Architecture: Metz is a delight for architects and architecture lovers. It offers many places to study, as much as regards monuments as town planning. As far as the latter is concerned, the city displays many squares (13 large ones), each of them following a specific architecture style, such as the Raymond-Mondon square, built according to New Town town planning scheme, the Comédie square, which is an open square giving way to the cathedral and the Moselle River, etc. Bridges are also interesting monuments in Metz. There are more than 10 of them in the whole city and the oldest ones were built during the 12th century. The city centre was one of the first one in France to be entirely pedestrians. And if you go to Metz, do not miss to visit the Empire quarter, built by Germans from 1870 to late 1910.
Tourism: Metz is one of the most touristic cities of the Lorraine region, thanks to its historical, architectural, cultural and art heritage. It also attracts visitors with its many events organised during all year long, and with the beauty and tranquillity it boasts.
Flowered and water city: Metz is called both a ‘Water city’ and a ‘Garden city’. Nature is omnipresent in the city, and even in town centre. Metz boasts 470hectares of greeneries, which represent around 37sq m of greenery per habitant! As a consequence, the city is one of the first ‘green’ cities in France. In 1994, Metz won the European contest for the most flowered city. Between many other gardens and parks, you can have a lovely walk in the Esplanade, the Giraud square, the Saint Symphorien pond, etc.
University centre: the University centre is relatively new in Metz, as Germans had removed it after the annexion in 1870. The new one was then created in 1970 and gathers today more than 21,000 students. As a result Metz is a very lively and dynamic city, which houses many pubs and night events.
Apartments: as this kind of dwellings account for 83% in Metz, it is clear that you are more than likely to find one of them. To be found mostly in the town centre, they are close to all amenities. They are a perfect investment for a buy-to-let, as there are many students in search of them in the city.

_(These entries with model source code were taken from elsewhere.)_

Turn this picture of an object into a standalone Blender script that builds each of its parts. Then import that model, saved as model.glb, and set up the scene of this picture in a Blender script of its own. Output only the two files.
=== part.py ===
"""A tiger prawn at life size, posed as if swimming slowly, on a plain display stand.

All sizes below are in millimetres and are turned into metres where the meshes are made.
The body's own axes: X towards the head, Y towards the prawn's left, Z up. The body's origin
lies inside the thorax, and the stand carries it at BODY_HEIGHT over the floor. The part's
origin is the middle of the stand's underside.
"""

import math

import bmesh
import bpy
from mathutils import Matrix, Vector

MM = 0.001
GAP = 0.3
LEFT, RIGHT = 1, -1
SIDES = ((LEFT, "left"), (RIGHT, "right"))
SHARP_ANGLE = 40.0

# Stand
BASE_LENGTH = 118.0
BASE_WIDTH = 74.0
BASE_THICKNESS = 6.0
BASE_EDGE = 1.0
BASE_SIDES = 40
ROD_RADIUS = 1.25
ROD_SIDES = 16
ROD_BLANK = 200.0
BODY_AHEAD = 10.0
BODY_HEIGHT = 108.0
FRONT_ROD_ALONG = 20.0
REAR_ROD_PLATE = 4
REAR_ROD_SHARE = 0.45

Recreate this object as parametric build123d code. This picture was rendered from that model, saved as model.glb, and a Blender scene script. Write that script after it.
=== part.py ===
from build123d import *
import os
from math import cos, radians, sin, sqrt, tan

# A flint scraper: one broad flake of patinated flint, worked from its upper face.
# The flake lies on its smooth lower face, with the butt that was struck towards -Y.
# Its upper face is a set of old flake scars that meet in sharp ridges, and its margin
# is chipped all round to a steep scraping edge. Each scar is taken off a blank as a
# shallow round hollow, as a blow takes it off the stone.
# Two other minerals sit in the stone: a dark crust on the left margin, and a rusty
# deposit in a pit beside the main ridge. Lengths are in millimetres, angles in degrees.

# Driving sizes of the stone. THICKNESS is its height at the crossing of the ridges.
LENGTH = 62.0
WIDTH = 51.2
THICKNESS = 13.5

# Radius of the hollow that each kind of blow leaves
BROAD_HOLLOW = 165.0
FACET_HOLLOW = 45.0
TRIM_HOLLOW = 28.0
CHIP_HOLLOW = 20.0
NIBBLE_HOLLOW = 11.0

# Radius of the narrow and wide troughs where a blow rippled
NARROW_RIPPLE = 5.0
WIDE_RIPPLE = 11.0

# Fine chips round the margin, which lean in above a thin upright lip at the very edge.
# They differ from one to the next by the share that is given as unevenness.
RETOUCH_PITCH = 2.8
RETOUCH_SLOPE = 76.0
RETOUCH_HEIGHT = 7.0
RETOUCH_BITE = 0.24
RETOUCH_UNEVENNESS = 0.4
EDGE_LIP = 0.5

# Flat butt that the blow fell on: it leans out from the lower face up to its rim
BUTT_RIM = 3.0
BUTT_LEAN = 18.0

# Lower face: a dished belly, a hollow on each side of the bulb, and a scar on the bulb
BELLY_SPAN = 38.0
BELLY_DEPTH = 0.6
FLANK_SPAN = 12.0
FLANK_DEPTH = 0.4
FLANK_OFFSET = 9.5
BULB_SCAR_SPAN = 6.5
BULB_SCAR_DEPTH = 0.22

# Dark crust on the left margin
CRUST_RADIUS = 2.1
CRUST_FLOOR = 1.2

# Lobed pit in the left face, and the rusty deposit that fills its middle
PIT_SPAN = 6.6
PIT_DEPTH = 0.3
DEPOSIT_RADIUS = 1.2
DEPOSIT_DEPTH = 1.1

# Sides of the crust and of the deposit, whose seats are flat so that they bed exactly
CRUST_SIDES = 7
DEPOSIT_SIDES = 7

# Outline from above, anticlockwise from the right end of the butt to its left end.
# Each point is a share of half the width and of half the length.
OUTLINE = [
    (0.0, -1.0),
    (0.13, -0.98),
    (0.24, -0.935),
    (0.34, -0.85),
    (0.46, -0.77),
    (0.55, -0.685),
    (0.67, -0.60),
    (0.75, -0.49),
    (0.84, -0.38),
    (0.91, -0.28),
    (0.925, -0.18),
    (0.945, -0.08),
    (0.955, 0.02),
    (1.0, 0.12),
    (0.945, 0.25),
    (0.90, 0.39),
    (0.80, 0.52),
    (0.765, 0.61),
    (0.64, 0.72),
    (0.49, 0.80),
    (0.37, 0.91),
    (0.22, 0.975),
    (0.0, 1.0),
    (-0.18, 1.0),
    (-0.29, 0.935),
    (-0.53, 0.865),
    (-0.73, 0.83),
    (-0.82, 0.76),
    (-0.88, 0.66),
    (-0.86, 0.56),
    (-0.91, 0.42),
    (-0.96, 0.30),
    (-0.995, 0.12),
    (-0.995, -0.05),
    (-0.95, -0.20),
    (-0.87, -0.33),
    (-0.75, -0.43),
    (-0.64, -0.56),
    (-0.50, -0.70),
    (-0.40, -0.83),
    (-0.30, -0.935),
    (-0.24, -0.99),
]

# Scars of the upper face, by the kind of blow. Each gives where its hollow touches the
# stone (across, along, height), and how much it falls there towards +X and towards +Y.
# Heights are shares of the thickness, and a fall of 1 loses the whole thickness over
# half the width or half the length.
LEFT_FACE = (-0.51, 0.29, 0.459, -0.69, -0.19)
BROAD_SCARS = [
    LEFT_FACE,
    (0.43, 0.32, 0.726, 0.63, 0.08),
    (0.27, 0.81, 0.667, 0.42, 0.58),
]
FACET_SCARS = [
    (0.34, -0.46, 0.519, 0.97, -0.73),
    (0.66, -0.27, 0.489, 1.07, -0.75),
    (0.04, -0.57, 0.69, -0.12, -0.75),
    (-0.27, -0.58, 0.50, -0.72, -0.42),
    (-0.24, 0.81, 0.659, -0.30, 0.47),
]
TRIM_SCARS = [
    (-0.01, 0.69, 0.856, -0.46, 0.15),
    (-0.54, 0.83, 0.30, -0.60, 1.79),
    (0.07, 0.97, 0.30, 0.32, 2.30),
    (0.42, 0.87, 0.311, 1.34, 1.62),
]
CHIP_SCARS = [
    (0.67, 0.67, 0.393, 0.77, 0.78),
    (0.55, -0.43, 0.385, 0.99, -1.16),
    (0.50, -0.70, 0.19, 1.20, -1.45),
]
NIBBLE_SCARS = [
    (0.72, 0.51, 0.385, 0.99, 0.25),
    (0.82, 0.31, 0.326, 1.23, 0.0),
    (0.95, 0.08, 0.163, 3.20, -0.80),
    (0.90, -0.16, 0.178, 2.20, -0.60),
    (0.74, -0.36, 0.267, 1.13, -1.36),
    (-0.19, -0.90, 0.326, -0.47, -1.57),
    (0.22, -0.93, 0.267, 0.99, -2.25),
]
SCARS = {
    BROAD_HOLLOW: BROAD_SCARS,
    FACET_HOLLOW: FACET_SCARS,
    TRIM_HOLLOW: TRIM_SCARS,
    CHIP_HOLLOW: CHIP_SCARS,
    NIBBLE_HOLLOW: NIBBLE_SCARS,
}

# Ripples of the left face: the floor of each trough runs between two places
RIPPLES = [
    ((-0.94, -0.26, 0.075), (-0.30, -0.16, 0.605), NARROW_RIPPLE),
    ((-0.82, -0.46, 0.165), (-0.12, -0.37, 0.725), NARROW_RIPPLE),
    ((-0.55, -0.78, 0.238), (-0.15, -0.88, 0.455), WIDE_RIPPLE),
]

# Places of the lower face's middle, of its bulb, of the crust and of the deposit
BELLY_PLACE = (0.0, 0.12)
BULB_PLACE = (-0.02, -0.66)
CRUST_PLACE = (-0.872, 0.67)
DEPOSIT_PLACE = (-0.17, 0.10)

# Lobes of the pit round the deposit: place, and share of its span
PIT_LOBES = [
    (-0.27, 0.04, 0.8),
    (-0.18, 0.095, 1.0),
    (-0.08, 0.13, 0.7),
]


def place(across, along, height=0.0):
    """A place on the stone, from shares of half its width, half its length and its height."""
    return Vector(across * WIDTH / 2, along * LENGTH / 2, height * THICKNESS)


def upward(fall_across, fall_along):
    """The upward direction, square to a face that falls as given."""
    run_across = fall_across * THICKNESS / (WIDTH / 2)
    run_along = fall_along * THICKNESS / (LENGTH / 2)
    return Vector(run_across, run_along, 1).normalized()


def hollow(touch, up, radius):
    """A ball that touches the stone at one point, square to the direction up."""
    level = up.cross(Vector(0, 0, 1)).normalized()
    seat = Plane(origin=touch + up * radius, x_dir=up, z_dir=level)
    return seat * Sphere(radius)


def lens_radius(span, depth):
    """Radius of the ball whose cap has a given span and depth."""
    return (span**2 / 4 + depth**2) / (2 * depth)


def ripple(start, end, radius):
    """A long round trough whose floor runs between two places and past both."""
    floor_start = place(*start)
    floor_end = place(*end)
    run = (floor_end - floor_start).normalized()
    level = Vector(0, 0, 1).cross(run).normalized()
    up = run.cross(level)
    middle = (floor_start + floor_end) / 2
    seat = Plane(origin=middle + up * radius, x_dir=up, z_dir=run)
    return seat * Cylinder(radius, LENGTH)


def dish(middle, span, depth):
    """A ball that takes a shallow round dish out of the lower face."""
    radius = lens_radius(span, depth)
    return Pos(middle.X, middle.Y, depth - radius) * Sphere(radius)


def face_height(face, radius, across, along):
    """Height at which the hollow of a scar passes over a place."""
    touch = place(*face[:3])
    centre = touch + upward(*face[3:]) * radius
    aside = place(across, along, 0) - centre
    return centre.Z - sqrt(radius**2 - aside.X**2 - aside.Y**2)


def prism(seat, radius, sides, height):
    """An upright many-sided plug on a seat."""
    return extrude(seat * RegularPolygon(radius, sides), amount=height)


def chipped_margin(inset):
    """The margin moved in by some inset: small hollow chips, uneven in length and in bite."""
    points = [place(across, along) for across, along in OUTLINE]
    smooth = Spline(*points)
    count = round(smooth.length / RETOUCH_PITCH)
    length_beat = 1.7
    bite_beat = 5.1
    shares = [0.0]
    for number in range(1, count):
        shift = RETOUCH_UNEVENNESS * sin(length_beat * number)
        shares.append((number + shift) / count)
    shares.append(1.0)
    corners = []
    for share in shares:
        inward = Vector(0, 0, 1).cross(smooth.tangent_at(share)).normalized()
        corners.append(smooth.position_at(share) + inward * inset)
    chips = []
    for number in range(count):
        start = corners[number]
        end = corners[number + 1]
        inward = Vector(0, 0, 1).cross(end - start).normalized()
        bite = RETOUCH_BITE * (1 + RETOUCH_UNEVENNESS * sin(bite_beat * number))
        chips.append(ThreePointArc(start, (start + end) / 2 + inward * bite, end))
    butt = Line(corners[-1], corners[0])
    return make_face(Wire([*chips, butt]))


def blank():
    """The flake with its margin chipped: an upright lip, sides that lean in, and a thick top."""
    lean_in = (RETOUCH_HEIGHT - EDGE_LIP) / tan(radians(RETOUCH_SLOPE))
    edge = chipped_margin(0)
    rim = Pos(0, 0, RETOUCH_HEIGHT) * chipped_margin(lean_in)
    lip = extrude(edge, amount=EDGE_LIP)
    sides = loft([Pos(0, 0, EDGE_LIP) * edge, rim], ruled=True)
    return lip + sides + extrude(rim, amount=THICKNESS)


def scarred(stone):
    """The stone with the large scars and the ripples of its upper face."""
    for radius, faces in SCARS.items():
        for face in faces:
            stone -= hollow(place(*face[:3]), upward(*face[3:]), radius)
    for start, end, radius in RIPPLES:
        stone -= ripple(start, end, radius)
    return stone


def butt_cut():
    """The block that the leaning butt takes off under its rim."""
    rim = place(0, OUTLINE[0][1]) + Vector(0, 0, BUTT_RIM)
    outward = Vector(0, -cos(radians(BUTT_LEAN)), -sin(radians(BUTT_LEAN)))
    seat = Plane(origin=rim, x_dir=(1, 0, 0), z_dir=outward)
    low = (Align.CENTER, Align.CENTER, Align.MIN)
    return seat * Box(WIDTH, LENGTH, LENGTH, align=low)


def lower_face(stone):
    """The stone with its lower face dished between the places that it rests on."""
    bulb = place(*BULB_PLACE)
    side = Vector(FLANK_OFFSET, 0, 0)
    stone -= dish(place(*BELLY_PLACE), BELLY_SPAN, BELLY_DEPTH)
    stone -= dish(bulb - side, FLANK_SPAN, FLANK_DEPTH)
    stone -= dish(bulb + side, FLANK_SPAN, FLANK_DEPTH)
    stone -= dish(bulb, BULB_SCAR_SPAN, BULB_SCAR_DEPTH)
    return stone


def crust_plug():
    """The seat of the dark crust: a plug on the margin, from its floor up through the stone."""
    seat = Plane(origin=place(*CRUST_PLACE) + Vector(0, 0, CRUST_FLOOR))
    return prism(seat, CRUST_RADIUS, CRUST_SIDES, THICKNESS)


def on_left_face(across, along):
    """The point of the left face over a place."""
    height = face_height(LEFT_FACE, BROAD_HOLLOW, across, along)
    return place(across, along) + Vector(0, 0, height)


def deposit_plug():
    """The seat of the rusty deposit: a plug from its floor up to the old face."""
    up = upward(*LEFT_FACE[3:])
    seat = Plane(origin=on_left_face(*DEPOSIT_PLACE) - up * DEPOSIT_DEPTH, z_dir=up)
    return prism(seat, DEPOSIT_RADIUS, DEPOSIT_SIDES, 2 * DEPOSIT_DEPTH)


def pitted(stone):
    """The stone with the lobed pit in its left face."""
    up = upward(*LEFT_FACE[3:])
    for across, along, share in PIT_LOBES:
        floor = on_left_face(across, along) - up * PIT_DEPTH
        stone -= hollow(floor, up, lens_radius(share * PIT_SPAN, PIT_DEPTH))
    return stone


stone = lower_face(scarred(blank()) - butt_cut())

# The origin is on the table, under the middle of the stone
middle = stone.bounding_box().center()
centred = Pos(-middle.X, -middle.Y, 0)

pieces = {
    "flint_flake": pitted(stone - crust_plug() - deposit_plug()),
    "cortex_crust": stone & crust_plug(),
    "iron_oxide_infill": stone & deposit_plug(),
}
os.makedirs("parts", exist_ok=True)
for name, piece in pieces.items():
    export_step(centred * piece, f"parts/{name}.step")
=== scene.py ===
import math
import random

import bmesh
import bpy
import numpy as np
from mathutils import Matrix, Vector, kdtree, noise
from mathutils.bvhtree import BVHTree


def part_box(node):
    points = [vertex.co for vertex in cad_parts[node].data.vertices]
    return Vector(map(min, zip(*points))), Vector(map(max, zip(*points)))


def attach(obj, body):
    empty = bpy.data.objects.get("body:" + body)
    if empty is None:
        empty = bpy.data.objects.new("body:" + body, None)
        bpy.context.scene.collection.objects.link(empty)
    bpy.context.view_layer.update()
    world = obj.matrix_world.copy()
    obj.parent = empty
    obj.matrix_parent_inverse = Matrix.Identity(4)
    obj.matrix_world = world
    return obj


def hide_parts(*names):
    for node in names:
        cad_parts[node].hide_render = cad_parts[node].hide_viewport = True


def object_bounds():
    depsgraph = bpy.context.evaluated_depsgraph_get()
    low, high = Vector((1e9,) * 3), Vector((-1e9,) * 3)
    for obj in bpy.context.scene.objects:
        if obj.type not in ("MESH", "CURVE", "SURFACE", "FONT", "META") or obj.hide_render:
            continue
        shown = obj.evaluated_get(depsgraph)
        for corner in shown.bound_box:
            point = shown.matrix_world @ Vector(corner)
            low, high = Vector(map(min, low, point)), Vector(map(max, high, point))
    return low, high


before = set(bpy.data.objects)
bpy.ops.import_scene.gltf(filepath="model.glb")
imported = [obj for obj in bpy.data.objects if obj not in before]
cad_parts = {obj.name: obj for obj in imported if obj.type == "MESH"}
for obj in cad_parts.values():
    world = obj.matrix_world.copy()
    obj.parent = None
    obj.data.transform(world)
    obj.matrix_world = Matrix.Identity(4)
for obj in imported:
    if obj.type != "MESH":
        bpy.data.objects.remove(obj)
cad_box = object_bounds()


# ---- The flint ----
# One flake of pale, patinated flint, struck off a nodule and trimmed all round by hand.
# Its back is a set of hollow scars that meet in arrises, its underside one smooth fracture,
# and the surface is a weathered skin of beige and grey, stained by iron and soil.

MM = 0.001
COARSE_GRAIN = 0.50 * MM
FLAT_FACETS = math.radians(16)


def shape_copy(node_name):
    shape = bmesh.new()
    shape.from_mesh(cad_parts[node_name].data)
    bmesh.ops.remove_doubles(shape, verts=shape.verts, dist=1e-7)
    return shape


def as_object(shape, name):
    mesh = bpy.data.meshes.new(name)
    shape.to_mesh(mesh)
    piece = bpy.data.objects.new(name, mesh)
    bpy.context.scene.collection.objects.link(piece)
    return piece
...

Modern style houses: modern style was born during the late 19th century and in France it was particularly strong in Lorraine. After WWI, many towns in Lorraine were totaally rebuilt according to this kind of architecture. Each property is different, however there are some standard features: old (stone, wood) and modern materials (iron, glass) are mixed, nature patterns are omnipresent. Modern style houses stand out for their daring facades, with wrought iron, impressive windows and doors, courtyard, etc. These houses are full of character and are usually large dwellings, at least 2 storey high, with a large and beautiful stair.